• What you will do
Locate the lines that hold the string "each". Copy every such line.

* begin Extracted material *

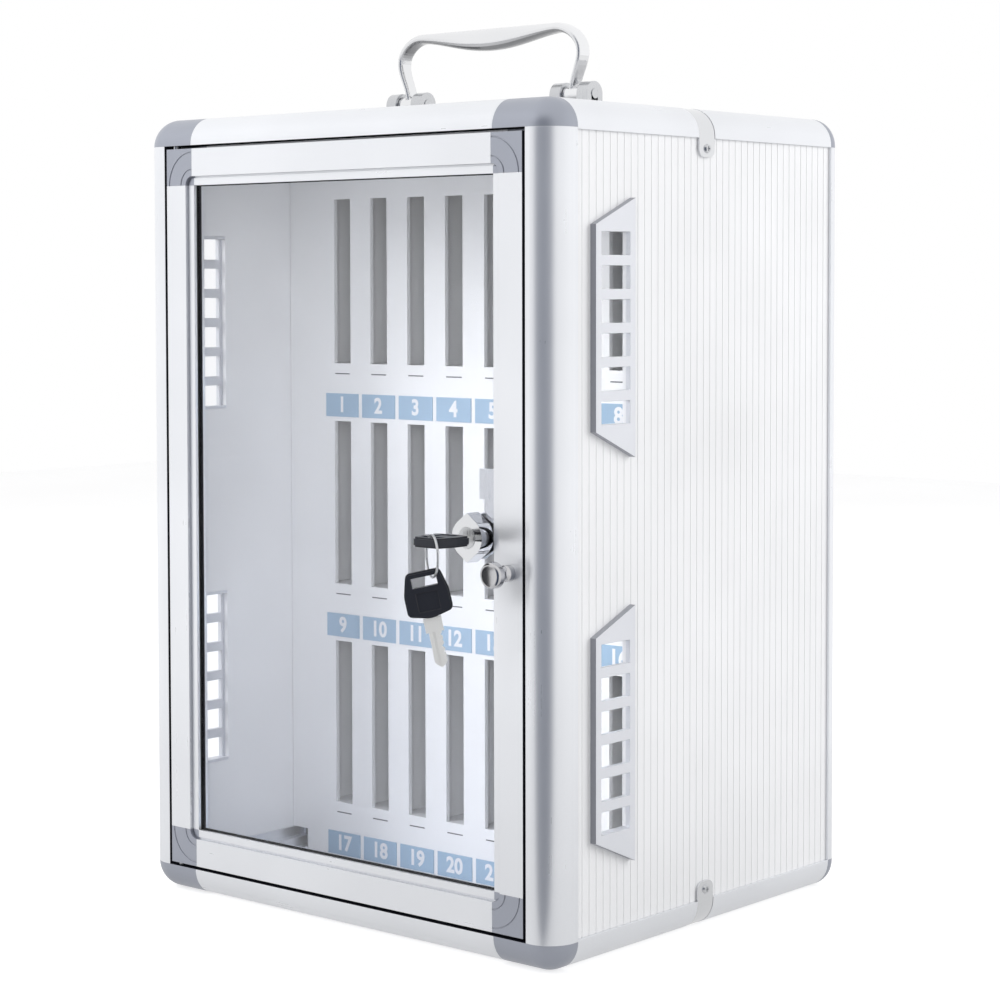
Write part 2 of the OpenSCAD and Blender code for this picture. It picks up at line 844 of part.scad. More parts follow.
// A rectangle set in from the door's edges, drawn in the plane of the door
module door_plate(inset) {
    translate([-door_w / 2 + inset, door_z + inset]) square([door_w - 2 * inset, door_h - 2 * inset]);
}

module door_glass() {
    color(glass_tint) translate([0, -case_d / 2 + glass_front, 0]) along_y() linear_extrude(glass_t)
        difference() {
            door_plate(door_face - glass_grip);
            translate([lock_x, lock_z]) circle(barrel_r + 2 * slack);
        }
}

// Gasket folded round the edge of the glass
module glazing_gasket() {
    edge = door_face - glass_grip;
    show = door_face + gasket_show;
    color(black) translate([0, -case_d / 2 + glass_front - gasket_t, 0]) along_y() difference() {
        linear_extrude(glass_t + 2 * gasket_t) door_plate(edge - gasket_t);
        translate([0, 0, gasket_t]) linear_extrude(glass_t) door_plate(edge);
        translate([0, 0, -over]) linear_extrude(glass_t + 2 * over + 2 * gasket_t) door_plate(show);
    }
}

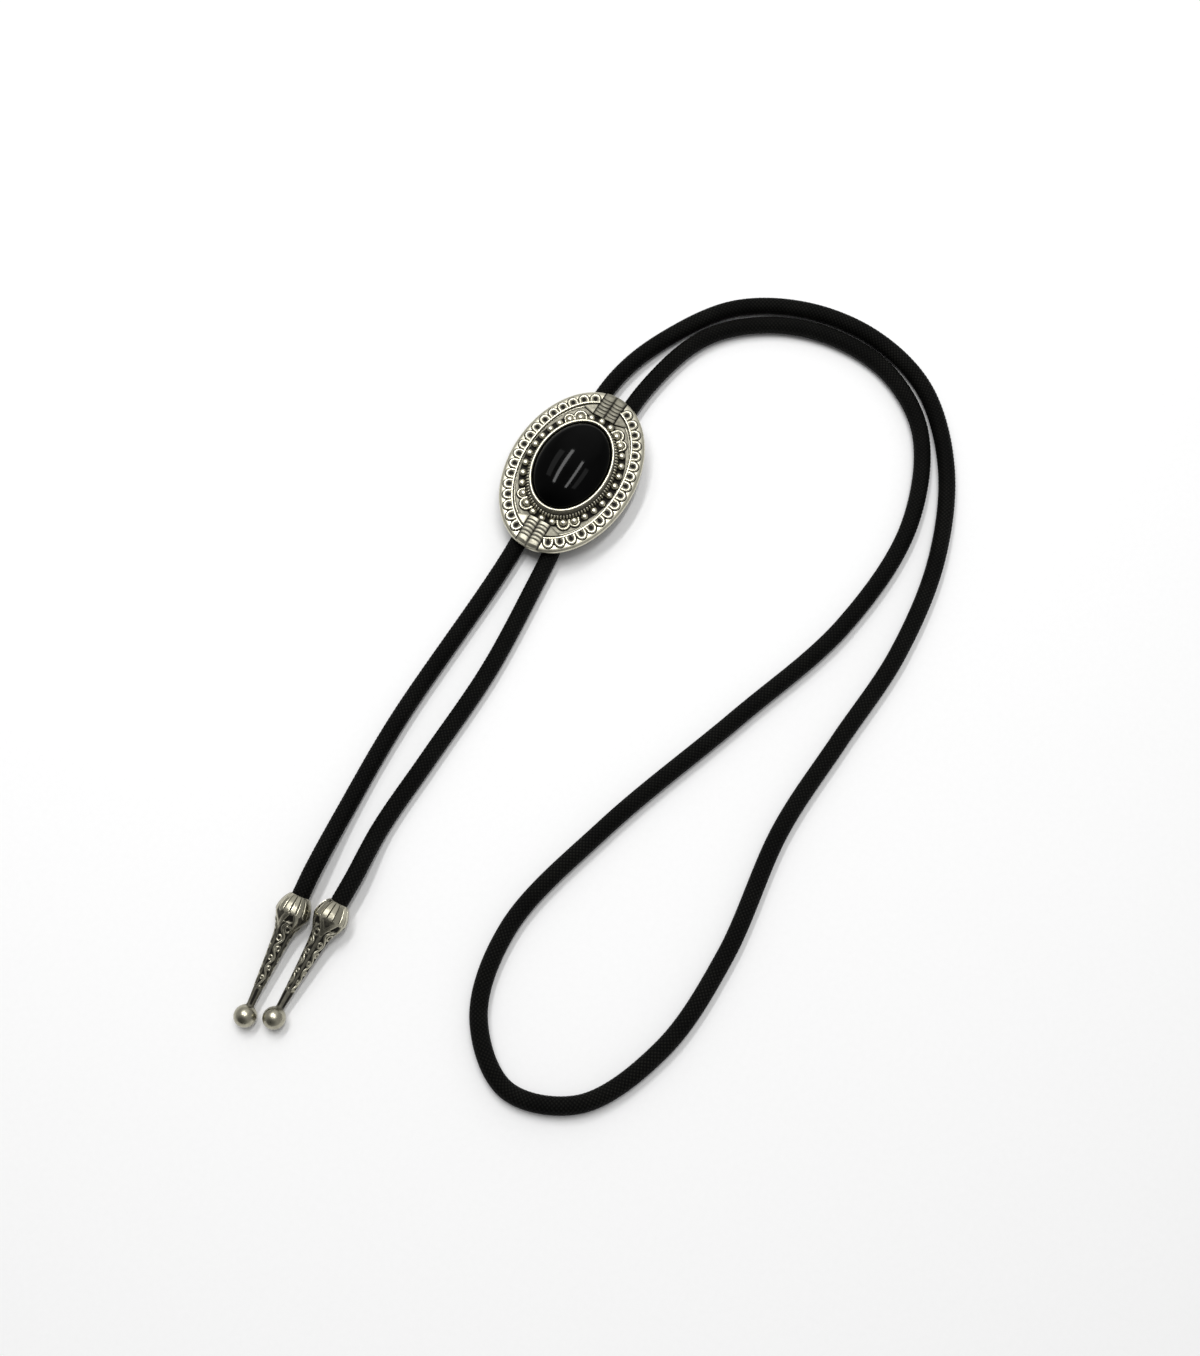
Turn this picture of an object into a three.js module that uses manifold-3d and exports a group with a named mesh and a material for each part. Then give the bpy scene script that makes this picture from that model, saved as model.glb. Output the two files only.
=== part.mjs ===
// A bolo tie: an oval cast slide with a domed black stone, one long braided cord
// that runs twice through the clasp on the slide's back, and a cast metal tip on
// each end of the cord. It lies on a flat surface.
//
// Millimetres, +Z up. The origin is the middle of the clasp's flat back, on the
// surface. +Y runs along the slide's long axis towards the neck loop.

import * as THREE from 'three';
import { mergeVertices } from 'three/addons/utils/BufferGeometryUtils.js';
import Module from 'manifold-3d';

const wasm = await Module();
wasm.setup();

// Clearances
const fitGap = 0.3;
const channelClearance = 0.5;
const surfaceGap = 0.1;
const sliver = 0.004;

// Cord
const cordDiameter = 4.6;
const cordSides = 10;
const cordSteps = 80;

// Clasp on the back of the slide
const claspLength = 12;
const claspWall = 0.9;
const channelSpacing = 8.5;
const channelSides = 16;

// Stone
const stoneWidth = 19.2;
const stoneLength = 26.6;
const stoneSide = 1.2;
const stoneDome = 4.4;
const stoneSides = 48;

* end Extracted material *

• Solution
Turn this picture of an object into a three.js module that uses manifold-3d and exports a group with a named mesh and a material for each part. Then give the bpy scene script that makes this picture from that model, saved as model.glb. Output the two files only.
// each end of the cord. It lies on a flat surface.